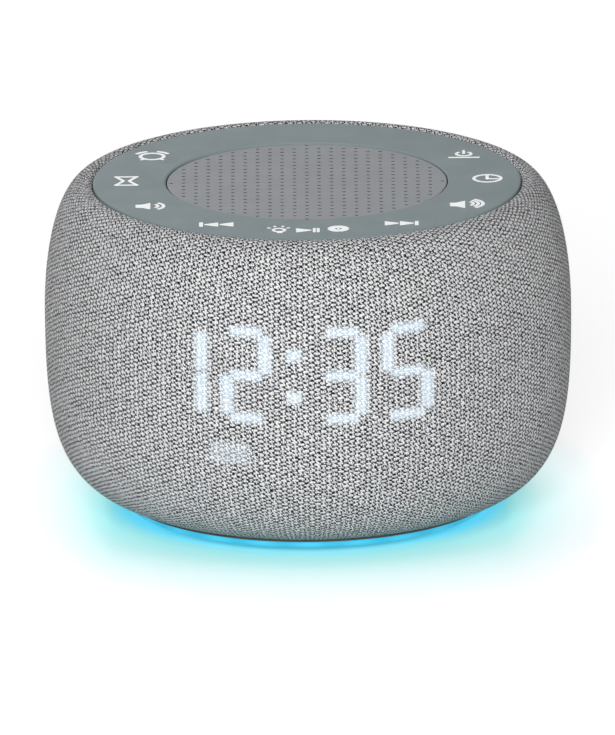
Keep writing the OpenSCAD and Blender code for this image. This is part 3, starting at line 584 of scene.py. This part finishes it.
def clockBars(s):  # middles and half sizes of all that is lit, in the display's own plane
    w, h, b, flat = s["digitWidth"], s["digitHeight"], s["bar"], s["flatBar"]
    reachX, reachZ = (w - b) / 2, (h - flat) / 2
    level = {"a": (0, reachZ), "g": (0, 0), "d": (0, -reachZ)}
    upright = {"b": (reachX, reachZ / 2), "c": (reachX, -reachZ / 2),
               "f": (-reachX, reachZ / 2), "e": (-reachX, -reachZ / 2)}
    bars = []
    for x, lit in s["digits"]:
        for mark in lit:
            if mark in level:
                dx, dz = level[mark]
                bars.append((x + dx, dz, (w - s["flatShort"] * b) / 2, flat / 2))
            else:
                dx, dz = upright[mark]
                bars.append((x + dx, dz - math.copysign(s["uprightShift"] * b, dz),
                             b / 2, (reachZ - s["uprightShort"] * b) / 2))
    bars += [(x, z, s["dotSize"][0] / 2, s["dotSize"][1] / 2) for x, z in s["dots"]]
    return bars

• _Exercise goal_
Write the entire listing out again, word for word.

• _Solved problem_
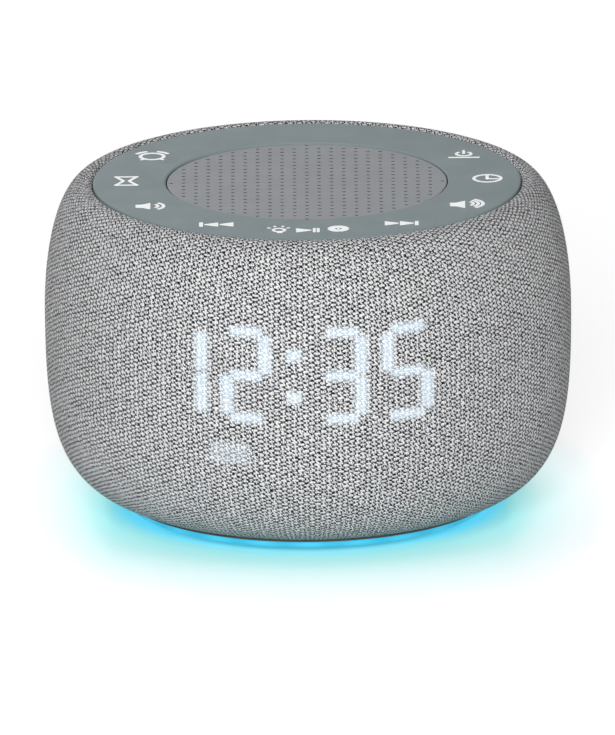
Keep writing the OpenSCAD and Blender code for this image. This is part 3, starting at line 584 of scene.py. This part finishes it.
def clockBars(s):  # middles and half sizes of all that is lit, in the display's own plane
    w, h, b, flat = s["digitWidth"], s["digitHeight"], s["bar"], s["flatBar"]
    reachX, reachZ = (w - b) / 2, (h - flat) / 2
    level = {"a": (0, reachZ), "g": (0, 0), "d": (0, -reachZ)}
    upright = {"b": (reachX, reachZ / 2), "c": (reachX, -reachZ / 2),
               "f": (-reachX, reachZ / 2), "e": (-reachX, -reachZ / 2)}
    bars = []
    for x, lit in s["digits"]:
        for mark in lit:
            if mark in level:
                dx, dz = level[mark]
                bars.append((x + dx, dz, (w - s["flatShort"] * b) / 2, flat / 2))
            else:
                dx, dz = upright[mark]
                bars.append((x + dx, dz - math.copysign(s["uprightShift"] * b, dz),
                             b / 2, (reachZ - s["uprightShort"] * b) / 2))
    bars += [(x, z, s["dotSize"][0] / 2, s["dotSize"][1] / 2) for x, z in s["dots"]]
    return bars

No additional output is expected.